Aed jokes
What would fall out of a tree first, a depressed person or a feather?
Answer: The feather wouldn't. The rope would stop the person from falling all the way.
Why did Mexicans go to Area 51?
To show them what a real illegal alien looks like.
I went on a walk with a super pretty girl, then she saw me and it turned into a run.
Dad: "Son, does mommy like having lady-friends over?"
Son: "Nah, mostly men."
Dad: "Do you think you'd be comfortable telling that to a judge in court?"
Q: How do you know a wishing well works?
A: If your mother-in-law falls down it.
Q. What walks through alleys and has a hole in it?
A. Batman's parents.
What does a penis and a Rubik's cube have in common?
The more you play with it, the harder it gets.
A man wakes up from his operation, and the doctor says, "I have bad news and good news, what do you want to hear first?"
The man says, "Bad," so the doctor says, "During the surgery, your girlfriend decided to leave a message that she’s leaving you for another man."

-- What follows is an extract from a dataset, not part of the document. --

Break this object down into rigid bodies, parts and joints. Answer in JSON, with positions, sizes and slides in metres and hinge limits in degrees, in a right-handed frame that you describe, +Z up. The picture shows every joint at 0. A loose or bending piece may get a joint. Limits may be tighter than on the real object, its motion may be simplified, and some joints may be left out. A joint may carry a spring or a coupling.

The man says, "What’s the good then?" And the doctor says, "I’m picking her up at 7."
So we were working with a new client at work, and my boss farts. He said, "A little gas never killed anyone."
What do women and pools have in common?
They both cost a lot of money to maintain for the amount of time you’re inside of them.
A woman can fake an orgasm for the sake of a relationship.
A man can fake a relationship for the sake of an orgasm.
I'm starting a new charity where homosexuals help the extremely handicapped.
I'm calling it "Fruits and Vegetables".
I just read in the news that tons of Americans are sending their old clothes to poor people in Africa.
Seems like a waste of time in my opinion. I've never seen an African with a 52 inch waist.
Did you hear about the guy who got fired for having sex with his clients?
He was a great veterinarian.
What do you call an Irish lesbian? A gay lick.
What do you call a black man on the moon?
An astronaut, you fucking racist.
My dad died on 9/11. He was a great pilot.
Rizz
Are you a basketball hoop? 'Cause I want to put my balls in you.
Are you a photo biographer? 'Cause I can picture us together.
Kid: Mum, how do you know someone is drunk?
Mum: See the four birds over there?
Kid: Huh, wait a minute.
Mum: A drunk person would see eight.
Kid: Mum, but there is only two.
A depressed man buys a gun for suicide, but then thinks, "maybe I shouldn't be doing this," and asks a friend for help. He returns with a rope.